Birgitta Lindström
School of Informatics
We are all heavily dependent on software in our daily life. Software control our cars, phones, bank accounts etc. Failures are frequent and sometimes catastrophic. Software testing aims to reveal faults before the software comes into use.
Mutation testing is one of the most effective software testing techniques. Unfortunately it is computationally expensive because it creates many versions of the software (mutants) that all need to be analyzed. Our goal in this project is to reduce the number of mutants to be analyzed by one or two magnitudes while maintaning the effectiveness of full mutation analysis.
Software is increasingly crucial to our civilization and software developers depend on effective software engineering techniques to achieve, assess, and maintain high quality software. A principle activity to achieve quality is software testing, where tests are designed to meet goals (test requirements) based on software artifacts such as functional requirements, structural code coverage, and certain types of faults.
One of the most effective testing techniques is mutation testing, which creates many slightly modified (mutated) versions of the program under test, then asks the engineer to design tests that cause each mutated program to fail (killing the mutant).
Currently, however, mutation testing systems create too many mutants for efficient use. For example, thousands of mutants might be created for a 30-statement Java method. This creates both computational and human expense, as human effort is needed during mutation testing. Luckily, researchers have found that we normally create many redundant mutants. A mutant mi is redundant if any test that kills another mutant, say mj, is guaranteed to also kill mi. Recent work has found that at least 90%, and sometimes up to 99% of mutants are redundant. The costs of excessive redundancy in mutation have been documented in two common applications, test case design and the empirical validation of other testing techniques.
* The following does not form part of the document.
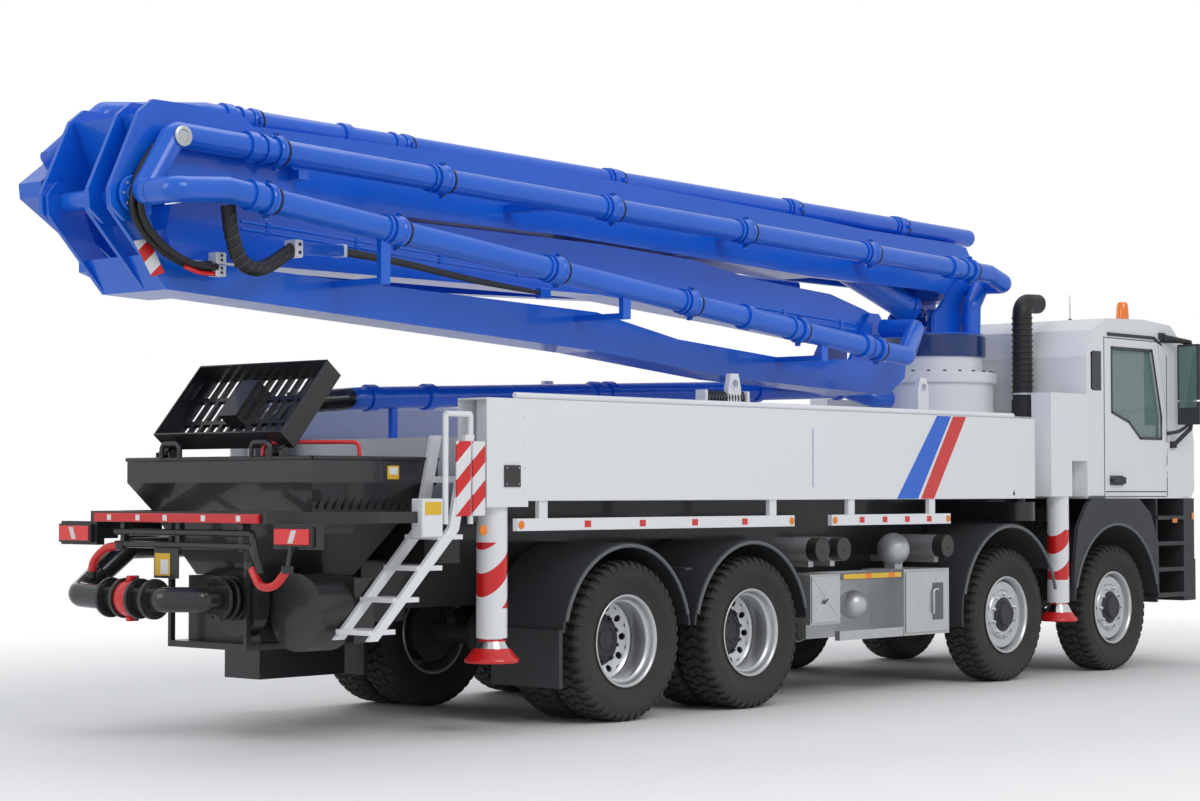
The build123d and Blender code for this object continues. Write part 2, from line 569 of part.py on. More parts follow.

Thus, a major step forward in the usefulness of mutation testing, and therefore testing in general, would be the ability to eliminate redundant mutants. This project seeks to develop algorithms and techniques to reduce redundancy among mutants with the ultimate goal of finding minimal sets of mutants. Removing redundancy will not only reduce the cost of mutation testing, but will also improve the accuracy of the assessments of other testing techniques.